We were all still hungry after the guests left, so Dice threw together some mapo tofu, and we ate that and the gongbao chicken and a whole lot of rice while watching an episode of Top Chef. Some serious 麻 (numbing spiciness) was going on with the chicken, but it was good. I got home just after midnight and basically fell on my bed. I was so tired, I couldn’t even make myself walk up the stairs to talk to Bambi, I actually started emailing him from my room. Pathetic.
I finally made it to my first cooking lesson! I’ve been seriously excited. Today was noodle making day.
The dough was simply high gluten content flour and water, although for extra chewiness an egg can replace the water. No measurements here, everything done by feel, just “add enough to get a hard dough.” Add water bit by bit, push the flour into it, add water to the dry flour, and knead until you get a smooth dough ball. Allow to rest twenty minutes. We learned some cleaver skills (my knife skills are atrocious, I really butcher my way through cutting things, so I’m glad to learn real knife techniques) while getting the ingredients together for caramelized pork and eggplant sauce, and a simpler (and healthier) tomato egg sauce. The pork was 五花肉,or pork belly, for which I have a particular fondness. It’s fatty, so many Westerners don’t like it (except for in its bacon form), but so flavorful. In the past I’ve made Taiwanese minced pork belly, and tried some southern style recipes for braised pork served with grits (also serving it on crusty French bread with stewed apples), but this was a much shorter cook time.
The pork was diced and caramelized in a little sugar and oil, then eggplant added. Really hit every surface of the eggplant with oil to give it a good, not mushy texture. Light and dark soy, star anise, chili peppers and some water all went in and let it simmer for a bit. The egg was lightly fried, the tomatoes cooked down, egg added back in with seasoning and soy and water and all that. Quick, easy, healthy, and I bet I can add some variety with different veggies, serve it over rice as well.
Back to the noodles: our dough rested, we pulled some off and kneaded it, rolled it thin, and then rolled it by wrapping it on the rolling pin, to really lengthen and flatten the dough. With liberal sprinkles of flour, folded it over itself in tidy piles then cut it with our cleavers. I really need to get a cleaver of my own.

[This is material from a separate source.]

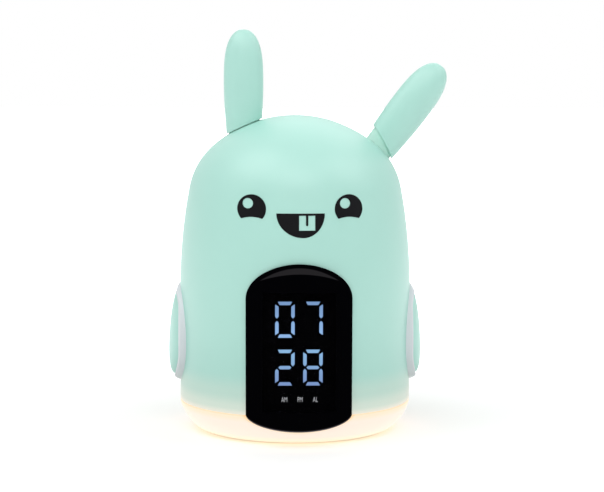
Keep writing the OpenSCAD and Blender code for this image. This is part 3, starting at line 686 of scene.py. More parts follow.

Next up, cat ear noodles. This was the most simple, just pulling off a pea sized bit of dough, then rolling your thumb over it on the cutting board the create a little curl. Similar to Italian orecchiette. We took a little break to sample our noodles and the sauce, then commenced with the daxiaomian (刀削面)or knife grated noodles. The dough was lightly kneaded into a big loaf, then put onto a cleaver, and shaved off with a special curved knife. Dice is really good at this, and two of the other students actually did a pretty good job, but suffice it to say I will not be a daoxiaomian master anytime soon. In restaurants, the cooks will have giant lumps of dough on big boards that they haul on their shoulders and slice off in lightning fast movements.
Lastly, hand pulled. This was a much stickier dough with more water. Rolled out flat and cut into strips attached on one end, well floured, twisted then gently pulled and stretched. It took a couple tries to pull without breaking, but these were very chewy and possibly my favorite.
Since the leftovers were just going to be thrown out, and I live with boys, I asked to take the sauce and noodles home. No Tupperware to be had, but a few doubled-up plastic bags did the trick. I spent the forty minute walk home cradling a big bag of noodles and two smaller bags of sauce, terrified the handles might rip and that I would lose precious cargo.